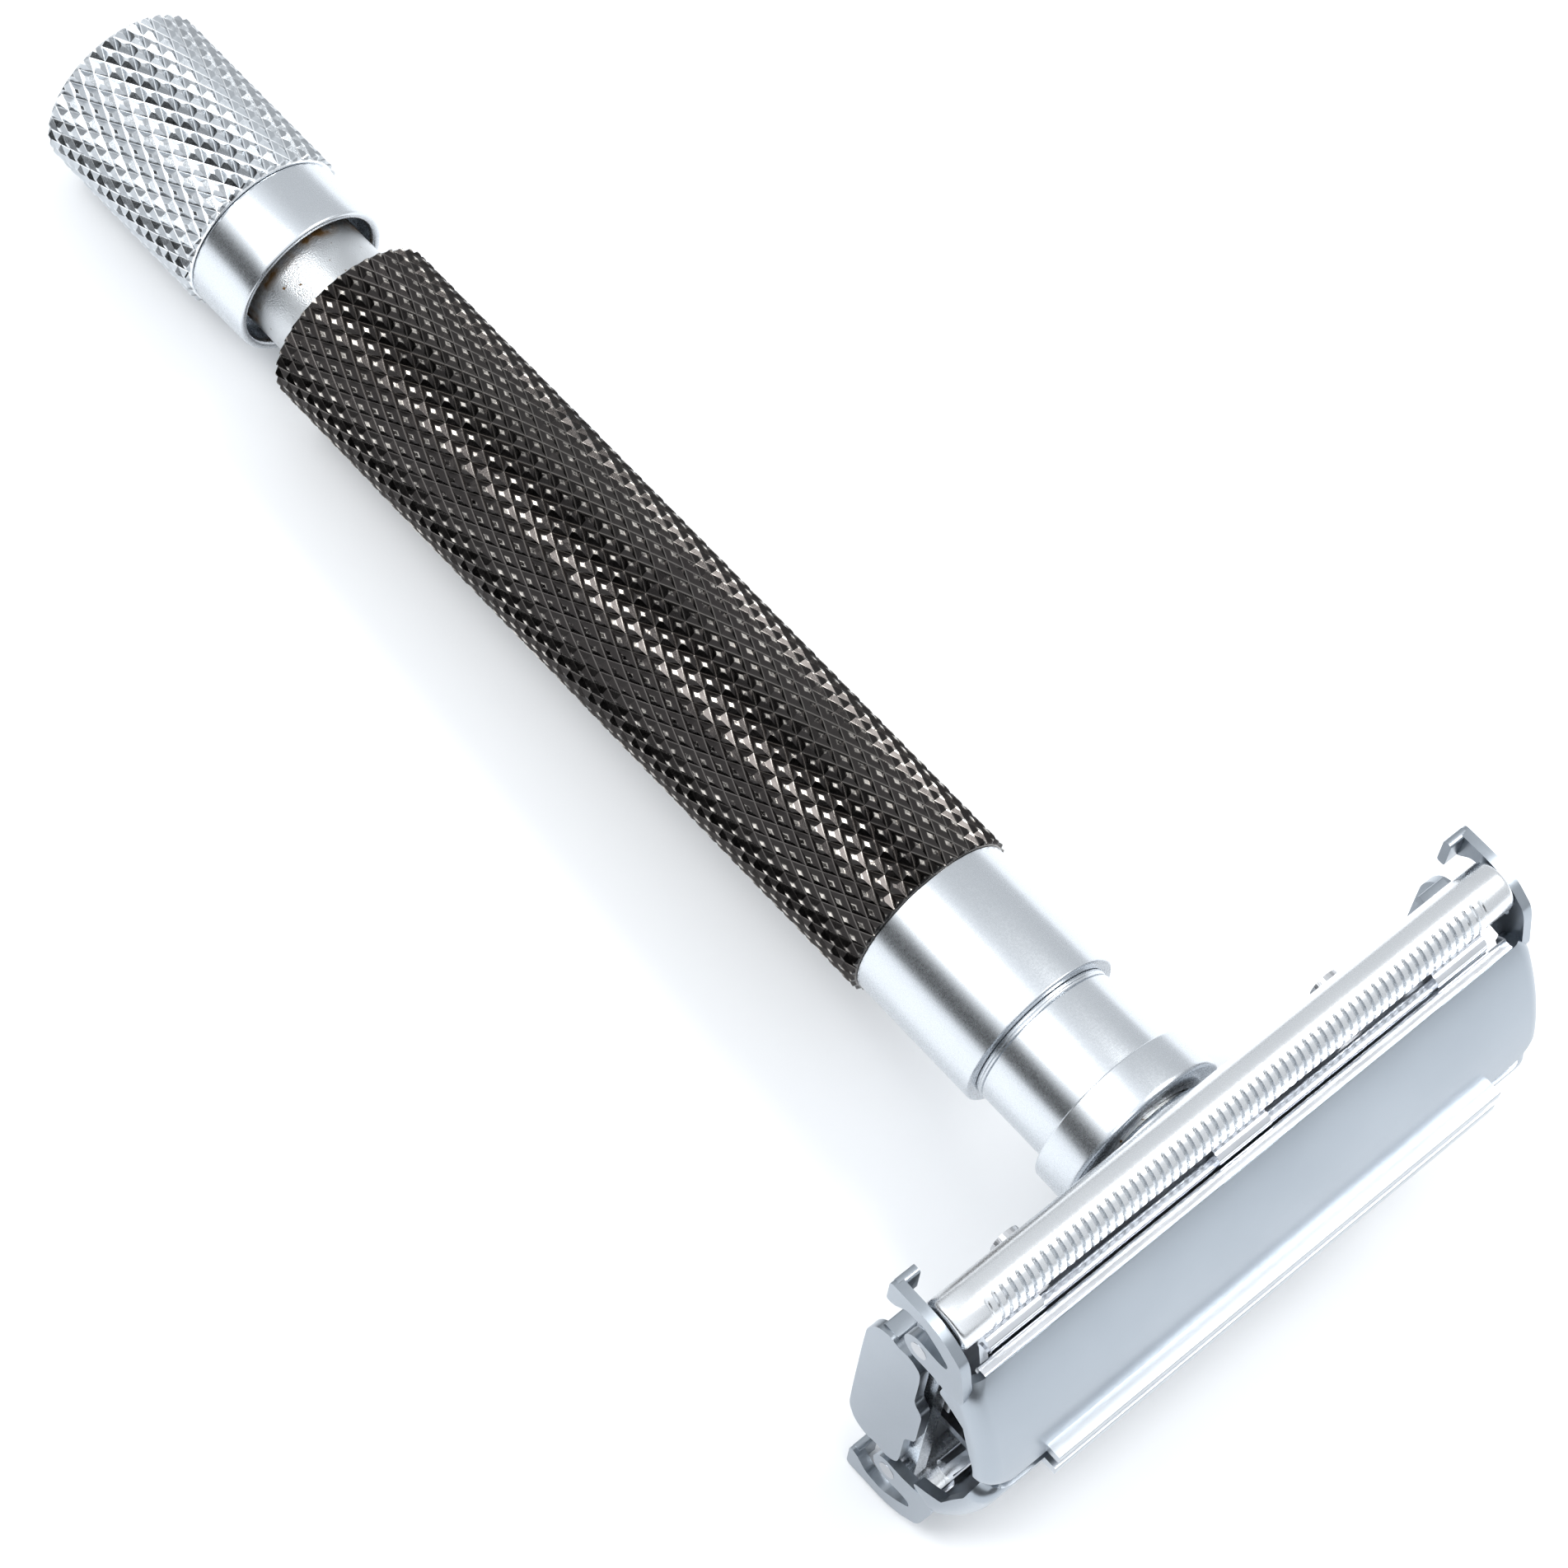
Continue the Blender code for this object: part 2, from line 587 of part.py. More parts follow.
def make_lift_rod():
    profile = [(0, ROD_TOP_Z), (SCREW_RADIUS, ROD_TOP_Z), (SCREW_RADIUS, ROD_Z), (0, ROD_Z)]
    place(turned("lift_rod", profile, SMALL_STEPS, closed=False), STEEL, 0.35)
    nut = ring_profile(BUSH_RADIUS, SLIDE_BORE, NUT_Z, NUT_Z + NUT_LENGTH)
    place(turned("lift_nut", nut, SMALL_STEPS), BRASS, 0.35)


def make_centre_bar():
    """The beam between the blade rests, with two lugs that locate the blade."""
    at = (0, 0, HEAD_Z)
    half = BAR_WIDTH / 2
    piece = block("centre_bar", (-BAR_HALF_LENGTH, -half, BAR_BOTTOM), (BAR_HALF_LENGTH, half, BAR_TOP))
    lug_half = half - 2 * JOIN
    lug_low = (BAR_BOTTOM + BAR_TOP) / 2
    for side in (-1, 1):
        middle = side * LUG_X
        lug = block(f"lug_{side + 1}", (middle - LUG_LENGTH / 2, -lug_half, lug_low),
                    (middle + LUG_LENGTH / 2, lug_half, LUG_TOP), CUTTERS)
        combine(piece, lug, "UNION", at)
    return place(piece, STEEL, 0.30, at=at)


def end_plate_outline():
    """Outline of an end plate: round lower corners and a tongue in the middle of its top."""
    half = END_PLATE_HALF_WIDTH
    corner = CORNER_RADIUS
    lower = (half - corner, END_PLATE_BOTTOM + corner)
    upper = (half - corner / 2, END_PLATE_TOP - corner / 2)
    right = arc(lower, corner, -90, 0) + arc(upper, corner / 2, 0, 90)
    right += [(TONGUE_HALF_WIDTH + corner / 2, END_PLATE_TOP), (TONGUE_HALF_WIDTH, END_PLATE_TONGUE)]
    return right + mirrored(right)


def span(side, inner, thickness):
    """The X range of a sheet that stands thickness deep, inner away from the head's middle."""
    return sorted((side * inner, side * (inner + thickness)))


def make_carriage_end(word, side):
    """One end of the carriage: a bracket, the two hinge pins it carries, and a plate over its middle."""
    at = (0, 0, HEAD_Z)
    outline = rectangle(-BRACKET_HALF_WIDTH, BRACKET_BOTTOM, BRACKET_HALF_WIDTH, BRACKET_TOP)
    bracket = prism(f"end_bracket_{word}", outline, *span(side, BRACKET_X, BRACKET_SHEET))
    plate = prism(f"end_plate_{word}", end_plate_outline(), *span(side, END_PLATE_X, END_PLATE_SHEET))
    for level, half in (("upper", 1), ("lower", -1)):
        y = half * PIVOT_Y
        low, high = span(side, BRACKET_X, PIN_OUTER_X - BRACKET_X)
        pin = rod_along_x(f"hinge_pin_{level}_{word}", PIN_RADIUS, low, high, 0, 0)
        place(pin, BRIGHT_STEEL, 0.25, at=(0, y, HEAD_Z + PIVOT_Z))
        low, high = span(side, BRACKET_X - BRACKET_SHEET, 3 * BRACKET_SHEET)
        bore = rod_along_x(f"{bracket.name}_bore_{level}", PIN_RADIUS + PIN_CLEARANCE, low, high,
                           y, PIVOT_Z, CUTTERS)
        combine(bracket, bore, "DIFFERENCE", at)
        turned_in = [half * (END_PLATE_HALF_WIDTH - JOIN), half * (END_PLATE_HALF_WIDTH - END_PLATE_SHEET)]
        side_y = sorted(turned_in)
        strip = rectangle(side_y[0], END_PLATE_BOTTOM + CORNER_RADIUS / 2, side_y[1], RETURN_TOP)
        low, high = span(side, END_PLATE_X - RETURN_REACH, RETURN_REACH + END_PLATE_SHEET / 2)
        fold = prism(f"{plate.name}_fold_{level}", strip, low, high, CUTTERS)
        combine(plate, fold, "UNION", at)
    place(bracket, STEEL, 0.30, at=at)
    place(plate, BRIGHT_STEEL, 0.28, at=at)


# ---------------------------------------------------------------- doors

def panel_arc(depth, low_y, high_y, steps):
    """Points of the panel's arc at a depth under its outer face, from high_y in to low_y."""
    centre, radius = PANEL_CENTRE, PANEL_RADIUS
    points = []
    for i in range(steps + 1):
        y = high_y + (low_y - high_y) * i / steps
        reach = radius - depth
        points.append((y, centre[1] + math.sqrt(reach ** 2 - (y - centre[0]) ** 2)))
    return points


def panel_outline():
    outer = panel_arc(0, DOOR_INNER_Y, DOOR_OUTER_Y, ARC_STEPS)
    inner = panel_arc(DOOR_SHEET, DOOR_INNER_Y, DOOR_OUTER_Y, ARC_STEPS)
    return outer + inner[::-1]


def flange_outline():
    """The end flange: a lobe under the panel, a boss round the hinge pin and an arm past the guard bar."""
    inset = DOOR_SHEET / 2
    lobe = panel_arc(inset, DOOR_INNER_Y + GAP, NOTCH_Y, ARC_STEPS)
    free_edge = [(DOOR_INNER_Y + GAP, LOBE_MIDDLE_Z)]
    free_edge += [(share * DOOR_OUTER_Y, z) for share, z in LOBE_EDGE]
    boss = arc((PIVOT_Y, PIVOT_Z), BOSS_RADIUS, 160, 290, ARC_STEPS)
    ear = [(EAR_INNER_Y, ARM_BEND_Z), (EAR_INNER_Y, ARM_END_Z), (EAR_OUTER_Y, ARM_END_Z)]
    arm = [(ARM_OUTER_Y, ARM_BEND_Z), (ARM_OUTER_Y, ARM_TOP_Z - ARM_SHOULDER),
           (ARM_OUTER_Y - ARM_SHOULDER, ARM_TOP_Z), (DOOR_OUTER_Y, ARM_TOP_Z)]
    return lobe + free_edge + boss + ear + arm


def shifted(outline, side):
    """An outline moved so that the door's pivot is at zero, mirrored for the lower door."""
    moved = [(y - PIVOT_Y, z - PIVOT_Z) for y, z in outline]
    return moved if side > 0 else mirrored(moved)


def make_door(name, side):
    """One door: a curved panel, a lip on its inner edge, and a flange that hangs from each end."""
    at = (0, side * PIVOT_Y, HEAD_Z + PIVOT_Z)
    panel_half = FLANGE_X + FLANGE_SHEET - JOIN
    edge_half = GUARD_LENGTH / 2 - DOOR_END_INSET
    piece = prism(name, shifted(panel_outline(), side), -panel_half, panel_half)
    lip_low = DOOR_INNER_Z - DOOR_SHEET / 2
    lip = rectangle(DOOR_INNER_Y + JOIN, lip_low, DOOR_INNER_Y + LIP_SHEET, DOOR_INNER_Z + LIP_HEIGHT)
    strip = prism(name + "_lip", shifted(lip, side), -LIP_HALF_LENGTH, LIP_HALF_LENGTH, CUTTERS)
    combine(piece, strip, "UNION", at)
    for end in (-1, 1):
        word = f"{name}_{end + 1}"
        low, high = sorted((end * edge_half, end * GUARD_LENGTH))
        notch = rectangle(NOTCH_Y, 0.0, 2 * NOTCH_Y, DOOR_INNER_Z)
        step = prism(word + "_notch", shifted(notch, side), low, high, CUTTERS)
        combine(piece, step, "DIFFERENCE", at)
        flange = prism(word + "_flange", shifted(flange_outline(), side),
                       *span(end, FLANGE_X, FLANGE_SHEET), CUTTERS)
        combine(piece, flange, "UNION", at)
        ear = rectangle(EAR_INNER_Y + 2 * JOIN, ARM_END_Z + 2 * JOIN, EAR_OUTER_Y - 2 * JOIN,
                        ARM_END_Z + EAR_SHEET)
        hook = prism(word + "_ear", shifted(ear, side),
                     *span(end, FLANGE_X - EAR_REACH, EAR_REACH + FLANGE_SHEET / 2), CUTTERS)
        combine(piece, hook, "UNION", at)
        low, high = span(end, FLANGE_X - FLANGE_SHEET, 3 * FLANGE_SHEET)
        bore = rod_along_x(word + "_bore", PIN_RADIUS + PIN_CLEARANCE, low, high, 0, 0, CUTTERS)
        combine(piece, bore, "DIFFERENCE", at)
    return place(piece, BRIGHT_STEEL, 0.32, at=at)


def shade_round(collection):
    """Smooth shading that keeps the sharp edges."""
    for piece in collection.objects:
        if piece.type == "MESH" and len(piece.data.polygons) > 0:
            piece.data.shade_smooth()
            piece.data.set_sharp_from_angle(angle=math.radians(30))


make_knob_body()
make_knob_collar()
make_lead_screw()
make_knob_rings()
make_handle_tube()
make_handle_rings()
make_bushes()
make_guard_plate()
make_blade_rest("blade_rest_upper", 1)
make_blade_rest("blade_rest_lower", -1)
make_rest_rivets()
make_lift_rod()
make_centre_bar()
make_carriage_end("left", -1)
make_carriage_end("right", 1)
make_door("door_upper", 1)
make_door("door_lower", -1)
shade_round(PARTS)
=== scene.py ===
"""Looks of a twist-to-open safety razor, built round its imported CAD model.

Every detailed piece is modelled in the razor's own frame, in millimetres, and stands on that frame:
  X runs along the head, Y from guard to guard, Z along the handle from the knob's end to the head.
An outline of the head is a list of (Y, Z), with Z counted from the guard bars' centre line. It shows
the upper side, and the lower side is its mirror image.
"""

import json
import math

import bmesh
import bpy
import numpy as np
from mathutils import Matrix, Vector


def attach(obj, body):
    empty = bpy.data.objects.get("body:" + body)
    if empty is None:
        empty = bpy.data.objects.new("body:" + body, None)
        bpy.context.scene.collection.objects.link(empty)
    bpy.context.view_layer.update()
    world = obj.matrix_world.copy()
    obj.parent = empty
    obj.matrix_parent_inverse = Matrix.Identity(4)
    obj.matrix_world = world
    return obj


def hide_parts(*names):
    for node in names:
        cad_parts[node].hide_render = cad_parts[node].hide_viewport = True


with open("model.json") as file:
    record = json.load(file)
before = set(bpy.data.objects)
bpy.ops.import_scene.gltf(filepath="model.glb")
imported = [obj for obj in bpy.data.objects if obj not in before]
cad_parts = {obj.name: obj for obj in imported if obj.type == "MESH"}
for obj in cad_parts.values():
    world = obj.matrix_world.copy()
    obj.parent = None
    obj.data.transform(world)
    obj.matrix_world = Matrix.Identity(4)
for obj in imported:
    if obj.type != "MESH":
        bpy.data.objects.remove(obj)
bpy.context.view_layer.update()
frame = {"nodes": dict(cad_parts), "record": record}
NODES = frame["nodes"]
JOINTS = {joint["name"]: joint for joint in frame["record"]["behaviour"]["joints"]}

# ---------------------------------------------------------------- the razor's own frame

HANDLE_AXIS = -Vector(JOINTS["knob_turn"]["axis"]).normalized()
HEAD_AXIS = Vector(JOINTS["lower_door_swing"]["axis"]).normalized()
UP_AXIS = HANDLE_AXIS.cross(HEAD_AXIS).normalized()
KNOB_END = Vector(JOINTS["knob_turn"]["pos_m"])
MM = 0.001
ROTATION = Matrix((HEAD_AXIS, UP_AXIS, HANDLE_AXIS)).transposed()
RAZOR = Matrix.Translation(KNOB_END) @ ROTATION.to_4x4() @ Matrix.Scale(MM, 4)
SIDES = (("upper", 1), ("lower", -1))
ENDS = (("left", -1), ("right", 1))


def cad_box(node):
    """A CAD node's lowest and highest corners in the razor's frame, in millimetres."""
    inverse = RAZOR.inverted()
    points = np.array([inverse @ vertex.co for vertex in NODES[node].data.vertices])
    return points.min(0), points.max(0)


def cad_ring(node):
    """A turned CAD node's outer radius, rear end and front end, in millimetres."""
    low, high = cad_box(node)
    return (high[0] - low[0]) / 2, low[2], high[2]


# ---------------------------------------------------------------- outlines

def ramp(value, start, end):
    """A value's share of the way from start to end, kept between 0 and 1."""
    return min(1.0, max(0.0, (value - start) / (end - start)))


def span(side, near, far):
    """Two distances from the middle, taken to one side of it and put in rising order."""
    return sorted((side * near, side * far))


def arc(centre, radius, start, end, steps):
    """Points on an arc, its angles in degrees."""
    points = []
    for i in range(steps + 1):
        angle = math.radians(start + (end - start) * i / steps)
        points.append((centre[0] + radius * math.cos(angle), centre[1] + radius * math.sin(angle)))
    return points


def rectangle(left, right, bottom, top):
    return [(left, bottom), (right, bottom), (right, top), (left, top)]


def softened(outline, radius, steps=4):
    """The same outline with each corner eased over a radius, or less where the sides are short."""
    count = len(outline)
    made = []
    for i, corner in enumerate(outline):
        here = Vector(corner)
        before = Vector(outline[i - 1]) - here
        after = Vector(outline[(i + 1) % count]) - here
        reach = min(radius, before.length * 0.48, after.length * 0.48)
        start = here + before.normalized() * reach
        end = here + after.normalized() * reach
        for k in range(steps + 1):
            t = k / steps
            made.append(tuple(start * (1 - t) ** 2 + here * (2 * t * (1 - t)) + end * t ** 2))
    return made


def mirrored(outline):
    return [(-y, z) for y, z in reversed(outline)]


def on_side(outline, side):
    """The outline itself for the upper side, or its mirror image for the lower side."""
    return outline if side > 0 else mirrored(outline)


# ---------------------------------------------------------------- mesh makers

REPLACED = set()


def mesh_from(name, work):
    """Turn finished bmesh work into a mesh."""
    bmesh.ops.remove_doubles(work, verts=work.verts, dist=1e-5)
    bmesh.ops.recalc_face_normals(work, faces=work.faces)
    mesh = bpy.data.meshes.new(name)
    work.to_mesh(mesh)
    work.free()
    return mesh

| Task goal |
Copy verbatim the line that contains "make_knob_body()", the line that contains "from mathutils import Matrix, Vector", and all lines between them.

| Result below |
make_knob_body()
make_knob_collar()
make_lead_screw()
make_knob_rings()
make_handle_tube()
make_handle_rings()
make_bushes()
make_guard_plate()
make_blade_rest("blade_rest_upper", 1)
make_blade_rest("blade_rest_lower", -1)
make_rest_rivets()
make_lift_rod()
make_centre_bar()
make_carriage_end("left", -1)
make_carriage_end("right", 1)
make_door("door_upper", 1)
make_door("door_lower", -1)
shade_round(PARTS)
=== scene.py ===
"""Looks of a twist-to-open safety razor, built round its imported CAD model.

Every detailed piece is modelled in the razor's own frame, in millimetres, and stands on that frame:
  X runs along the head, Y from guard to guard, Z along the handle from the knob's end to the head.
An outline of the head is a list of (Y, Z), with Z counted from the guard bars' centre line. It shows
the upper side, and the lower side is its mirror image.
"""

import json
import math

import bmesh
import bpy
import numpy as np
from mathutils import Matrix, Vector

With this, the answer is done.